I love you. As a fan that grew up in your hometown Houston, Texas (and yes, I attended Alief Elsik High School in Southwest Houston) I danced to "Single Ladies" and cheered when you sang at the inauguration celebration for our nation's first African-American president, Barack Obama. Throughout the years, I have admired your advocacy for health in the Let's Move initiative by our first lady Michelle Obama and watched tons of kids in my local public schools I mentored at move their bodies to the beats of your health-inspired remix "Get Me Bodied."
But after reading that you recently inked a $50 million endorsement deal with Pepsi to become their new "brand ambassador," I was appalled. For a woman such as yourself to be the face of good health and wellness, I couldn't believe that you would be promoting one of the most sugary beverages in the country.

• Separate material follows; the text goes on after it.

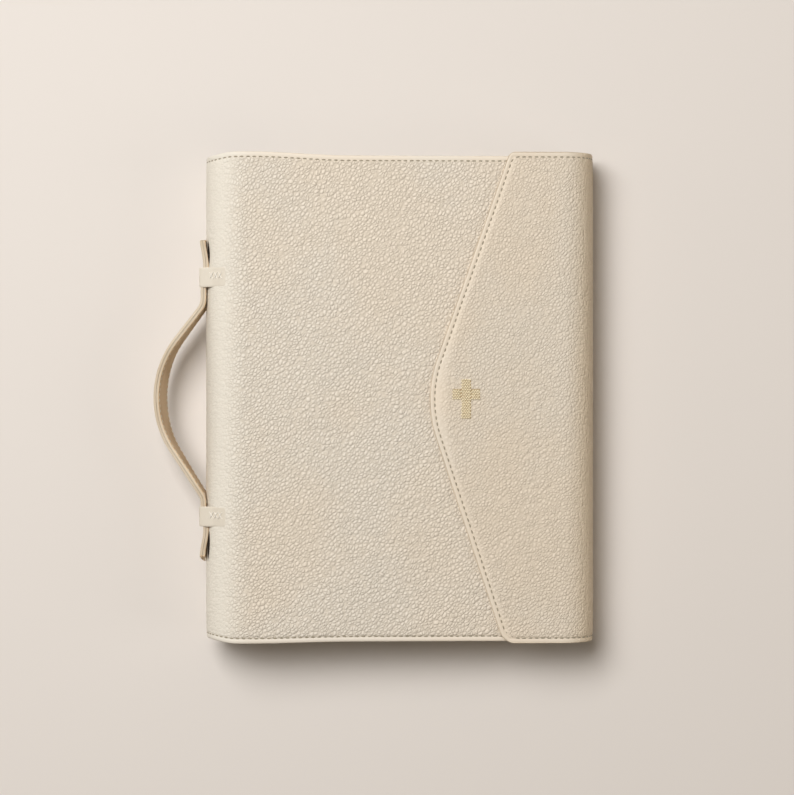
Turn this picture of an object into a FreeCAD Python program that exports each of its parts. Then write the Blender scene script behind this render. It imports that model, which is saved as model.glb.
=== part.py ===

Yes, I understand the argument behind "at least you are not advertising for a cigarette or alcohol ad," but Pepsi isn't the best solution. Obesity, as you should know, is a growing problem in America. It is an epidemic that is pervading the activeness and livelihood of our young adults and children. Type 2 diabetes and high blood pressure are at alarmingly high rates, and are more prevalent than ever before. And even more devastating, if we don't stop this crisis now, we may see our children be the first generation to not outlive the last.
Yes, I know that you are not the sole being responsible for the rise and fall of obesity, but your endorsement of one of the many factors that contributes to it does. Let's face it, you are not sitting somewhere drinking Pepsi every day (I already know you eat only eat greasy Popeye's chicken as a guilty pleasure). As a wise person once said, "You are what you eat," and Ms. Knowles, you don't look as though you eat bad -- so why should your fans?
If Rihanna can promote Vita Coco Coconut Water, which is a healthier option for people to drink than Pepsi, how could you downgrade? One answer: money. Fifty million is a lot, but after reading in Forbes that you made $40 million in 2012, I wonder if you really need it.
Yes, I remember how you first started with the brand in 2003. I was one of the first to admire your strut to the Pepsi machine and your smile at the nervous little guy (who would have been me if I got cast) in the commercial as it ended to your iconic hit "Crazy in Love." But just like that endorsement deal and us... We have all grown up.
Through the years, your music has taken you to great new heights and places many of us would only have dreamed. Your life journey is on the covers of magazines all around the world and in the home entertainment sets of millions. Your natural beauty and talent is revealed in all facets of pop culture and I doubt you would contribute your diet to that of the Pepsi brand.
As such, as a fan, an admirer, and a loyal member of your "Bey Hive," I ask that you step out of this endorsement. I personally feel it doesn't represent your vitality, your elegance and grace, and what we love about the incredible woman that is Beyonce Giselle Knowles.
Looking into the future, as a mother, can you imagine Blue Ivy drinking Pepsi over something like Juicy Juice or Pediasure? I doubt it, neither would our first lady. In the future, could you actually expect to gain credibility if you decided to speak up against childhood obesity being the new "brand ambassador" for a high-fructose corn syrup drink? As you would say, "no, no, no, no, no."
In closing, I wouldn't care if another celebrity did this. Katy Perry could continue to advertise her sugary candy costumes until we all get diabetes, Nicki Minaj can have our last moment of life advertising for your new $50 million merger, but not you, Ms. Knowles: the performer, the role model, the exception to the rule. You might be the last true music entertainer we have left that can influence us responsibly. Please don't let us down.